The Nets descended into slapstick, and worse. Stephon Marbury scrawled “ALL ALONE” on his ankle tape; Chris Morris etched “TRADE ME” on his sneakers. On Jan. 16, 1999, they signed Jayson Williams to a seven-year, $100 million contract; exactly 76 days and 30 games later, Williams suffered a career-ending broken leg. Within three years Williams had been accused of killing his limo driver, and he ended up serving five years for aggravated assault.
Is that enough of a curse for you, doctor?
Consider: The Nets’ lone moments of NBA glory were Jason Kidd’s doing; he was acquired for Marbury on draft night, 2001. Kidd finished second in the 2002 MVP vote, led the Nets to back-to-back Finals, engineered the NBA’s most beautiful basketball show for four years running. Then he soured on the Nets. He decided one day to not show up for work, in an effort to get coach Byron Scott fired.
Scott was fired. Kidd departed not long after. In 2013, the Nets — now in Brooklyn — stunningly brought Kidd back to coach Kevin Garnett, Paul Pierce and Deron Williams. After a slow start, Kidd led them to their most recent playoff series win. Then he tried to pull a power play, dabbled with the Bucks job … and again a tenure with the Nets ended in flames.
Consider: The Nets will go a period of 14 years — 2014-2027 — without controlling their own first-round draft pick. The first stretch was as a result of the trade with Boston that yielded Garnett and Pierce and ultimately blew up in their face like a faulty M80. The latter will be judged based on what the Big 3 do.
Consider: The Nets have retired seven uniform jerseys.
Two died young — Petrovic (3) and Wendell Ladner (4), killed in a 1975 plane crash.

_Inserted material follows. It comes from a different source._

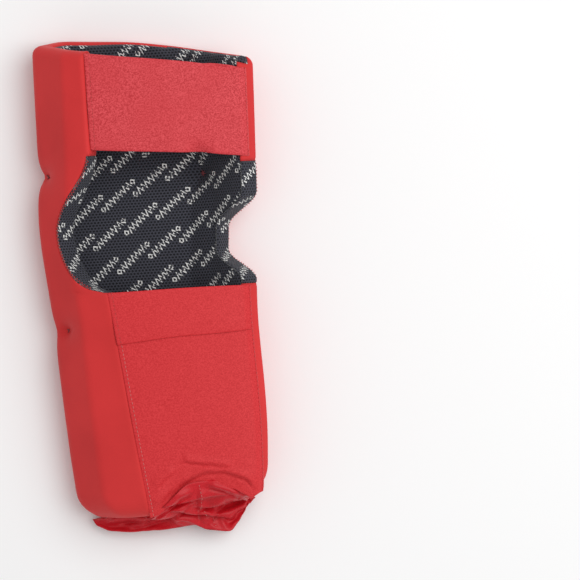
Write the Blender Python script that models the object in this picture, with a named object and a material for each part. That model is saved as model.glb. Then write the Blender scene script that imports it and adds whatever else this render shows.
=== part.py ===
"""Padded elbow guard, lying on its back with the elbow crease upwards.

A C-shaped shell of foam wraps the back and sides of the arm. A stretch cover skins the
outside of the foam and a knitted mesh lines the inside. Two elastic bands and a stretch
panel close the front, and leave a window over the crease of the elbow. Both free edges of
the shell are cut away beside that window, and a gathered cuff closes the wrist end.

X runs across the arm, +Y towards the shoulder and +Z out of the crease of the elbow. All
lengths are millimetres until `place` scales them. Stations are measured along Y from the
crease, because the pad bends there, and the row's origin is under the middle of its box.
"""

import math

import bmesh
import bpy
from mathutils import Vector

MM = 0.001

# Where the elbow axis stands in the row frame
CREASE_X = -0.81
CREASE_Y = 31.88
AXIS_Z = 22.0

# Outline along the arm: station, left side, right side, edge of the left flap, crest height
STATIONS = (
    (134.0, -75.5, 78.0, -38.0, 58.0),
    (55.0, -77.0, 76.5, -40.0, 57.0),
    (10.0, -79.0, 74.5, -37.0, 56.0),
    (-50.0, -74.0, 71.0, -29.0, 54.0),
    (-125.0, -69.5, 72.5, -20.0, 52.0),
    (-165.0, -66.5, 71.5, -15.0, 50.0),
    (-180.0, -64.0, 69.5, -13.0, 48.0),
    (-190.0, -55.0, 62.0, -12.0, 44.0),
)

# Section corners, as distances in from a side and shares of the crest height
CREASE_IN, CREASE_UP = 23.0, 0.88
WAIST_UP = 0.42
BACK_LEFT_IN, BACK_RIGHT_IN = 18.0, 42.0
HIP_IN, HIP_UP = 22.0, 0.25
RIGHT_EDGE_UP = 0.66
CORNER_RADII = (10.0, 9.0, 14.0, 20.0, 16.0)
SMALLEST_RADIUS = 1.5
ARC_STEPS = 4
WAIST_CORNER, HEEL_LEFT, HEEL_RIGHT = 1, 2, 3
LEFT_POINTS, RIGHT_POINTS = 9, 7
FLAP_POINTS = {"upper": 3, "forearm": 4}

# Layers, measured inwards from the outer surface
GAP = 0.3
COVER = (0.0, 1.0)
FOAM = (1.3, 13.3)
LINING = (13.6, 14.5)
FACING_THICKNESS, FACING_GAP = 0.8, 1.0
BAND_THICKNESS = 1.4
PANEL_THICKNESS = 0.8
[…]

Three belong to Erving (32), Williamson (23) and Melchionni (25) — the franchise icon exiled for money; his sidekick similarly shipped to Indiana a few months later; and the franchise’s first star point guard turned GM, forced to pull the trigger on both deals.
One belongs to Kidd (5) — who twice poured gasoline on his Nets legacy.
At least there’s Buck Williams (52).
And now … the Big 3. Wherever they may lead.